- _REQUIREMENT_
Write the material out again in full, exactly.

- _MATERIAL_
....
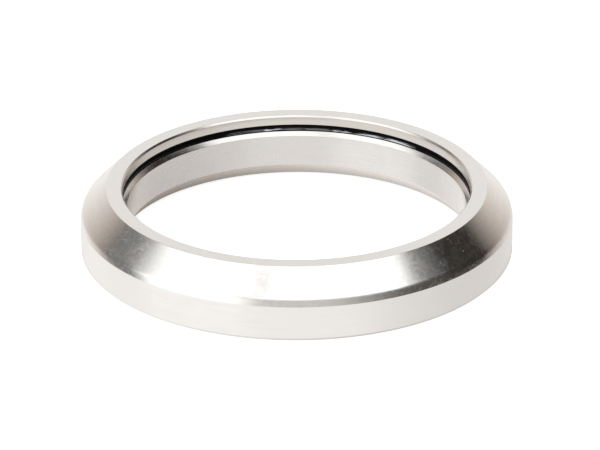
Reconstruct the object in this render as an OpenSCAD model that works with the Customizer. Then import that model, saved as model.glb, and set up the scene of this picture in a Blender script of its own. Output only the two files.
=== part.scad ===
// Sealed angular-contact headset bearing, lying flat with the bevel of its outer ring up.
// Every ring is one turned section, drawn as [radius, height] and revolved about Z.
// The resting face of the outer ring is at z = 0.

/* [Main sizes] */
// Outside diameter of the ground wall
outer_d = 51; // [50.5:0.1:52]
// Diameter of the bore
bore_d = 40; // [39.5:0.1:40.5]
// Height of the outer ring, which is the height of the bearing
height = 8; // [7.9:0.1:9]

/* [Outer ring] */
// Height of the straight ground wall
wall_h = 4.3; // [3.5:0.1:4.6]
// Height of the outer bevel, measured along the axis
bevel_h = 2.86; // [2.5:0.02:3]
// Angle of the outer bevel to the axis
bevel_deg = 45; // [40:1:47]
// How far the turned neck under the bevel draws in from the wall
neck_step = 0.2; // [0.06:0.02:0.4]
// Radius that blends the neck into the bevel
neck_blend_r = 1; // [0.2:0.1:1]
// Chamfer at the foot of the wall
foot_chamfer = 0.35; // [0.1:0.05:0.5]
// How far the lip over the seal stands back from the bore of the inner ring
lip_setback = 0.5; // [0.3:0.05:0.7]
// Thickness of the lip over the seal
lip_t = 1.2; // [0.9:0.05:1.3]
// Chamfer at the top edge of the lip
lip_chamfer = 0.2; // [0.1:0.05:0.4]
// Small radius left on the turned edges
edge_r = 0.08; // [0.03:0.01:0.1]

/* [Inner ring] */
// How far the inner ring stands above the resting face
inner_lift = 0.2; // [0.1:0.05:0.4]
// Height of the seat bevel under the bore, measured along the axis
seat_h = 1.55; // [1.2:0.05:1.7]
// Angle of the seat bevel to the axis
seat_deg = 36; // [30:1:40]
// Height of the lead-in bevel on top of the bore
lead_h = 0.48; // [0.3:0.02:0.8]
// Width of the lead-in bevel on top of the bore
lead_w = 0.45; // [0.2:0.05:0.5]
// Chamfer on the outer edges of the inner ring
land_chamfer = 0.15; // [0.05:0.05:0.2]

/* [Balls and raceways] */
// Diameter of a ball
ball_d = 3.175; // [2.8:0.025:3.2]
// Number of balls
ball_count = 30; // [24:1:30]
// Contact angle of the balls
contact_deg = 45; // [42:1:48]
// Radius of a raceway as a share of the ball's diameter
race_ratio = 0.52; // [0.515:0.005:0.53]
// Running gap between a ball and each raceway
race_gap = 0.02; // [0.01:0.005:0.03]
// How far the rim beside each raceway stands proud, to hold the balls in
snap_rim = 0.04; // [0.03:0.005:0.05]
// How far the outer ring's shoulder reaches in past the pitch circle
outer_shoulder = 0.55; // [0.4:0.05:0.7]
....
- _WRITTEN SOLUTION_
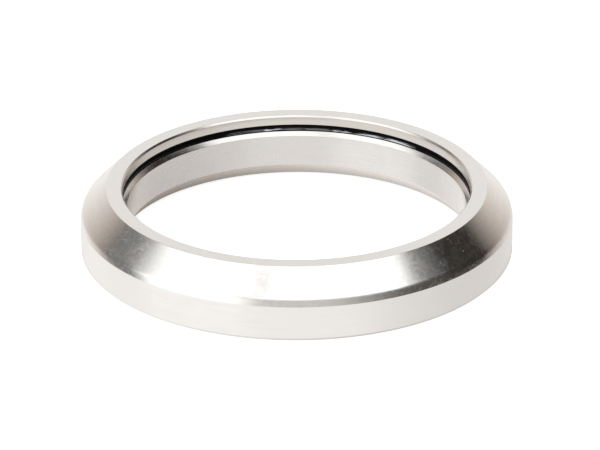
Reconstruct the object in this render as an OpenSCAD model that works with the Customizer. Then import that model, saved as model.glb, and set up the scene of this picture in a Blender script of its own. Output only the two files.
=== part.scad ===
// Sealed angular-contact headset bearing, lying flat with the bevel of its outer ring up.
// Every ring is one turned section, drawn as [radius, height] and revolved about Z.
// The resting face of the outer ring is at z = 0.

/* [Main sizes] */
// Outside diameter of the ground wall
outer_d = 51; // [50.5:0.1:52]
// Diameter of the bore
bore_d = 40; // [39.5:0.1:40.5]
// Height of the outer ring, which is the height of the bearing
height = 8; // [7.9:0.1:9]

/* [Outer ring] */
// Height of the straight ground wall
wall_h = 4.3; // [3.5:0.1:4.6]
// Height of the outer bevel, measured along the axis
bevel_h = 2.86; // [2.5:0.02:3]
// Angle of the outer bevel to the axis
bevel_deg = 45; // [40:1:47]
// How far the turned neck under the bevel draws in from the wall
neck_step = 0.2; // [0.06:0.02:0.4]
// Radius that blends the neck into the bevel
neck_blend_r = 1; // [0.2:0.1:1]
// Chamfer at the foot of the wall
foot_chamfer = 0.35; // [0.1:0.05:0.5]
// How far the lip over the seal stands back from the bore of the inner ring
lip_setback = 0.5; // [0.3:0.05:0.7]
// Thickness of the lip over the seal
lip_t = 1.2; // [0.9:0.05:1.3]
// Chamfer at the top edge of the lip
lip_chamfer = 0.2; // [0.1:0.05:0.4]
// Small radius left on the turned edges
edge_r = 0.08; // [0.03:0.01:0.1]

/* [Inner ring] */
// How far the inner ring stands above the resting face
inner_lift = 0.2; // [0.1:0.05:0.4]
// Height of the seat bevel under the bore, measured along the axis
seat_h = 1.55; // [1.2:0.05:1.7]
// Angle of the seat bevel to the axis
seat_deg = 36; // [30:1:40]
// Height of the lead-in bevel on top of the bore
lead_h = 0.48; // [0.3:0.02:0.8]
// Width of the lead-in bevel on top of the bore
lead_w = 0.45; // [0.2:0.05:0.5]
// Chamfer on the outer edges of the inner ring
land_chamfer = 0.15; // [0.05:0.05:0.2]

/* [Balls and raceways] */
// Diameter of a ball
ball_d = 3.175; // [2.8:0.025:3.2]
// Number of balls
ball_count = 30; // [24:1:30]
// Contact angle of the balls
contact_deg = 45; // [42:1:48]
// Radius of a raceway as a share of the ball's diameter
race_ratio = 0.52; // [0.515:0.005:0.53]
// Running gap between a ball and each raceway
race_gap = 0.02; // [0.01:0.005:0.03]
// How far the rim beside each raceway stands proud, to hold the balls in
snap_rim = 0.04; // [0.03:0.005:0.05]
// How far the outer ring's shoulder reaches in past the pitch circle
outer_shoulder = 0.55; // [0.4:0.05:0.7]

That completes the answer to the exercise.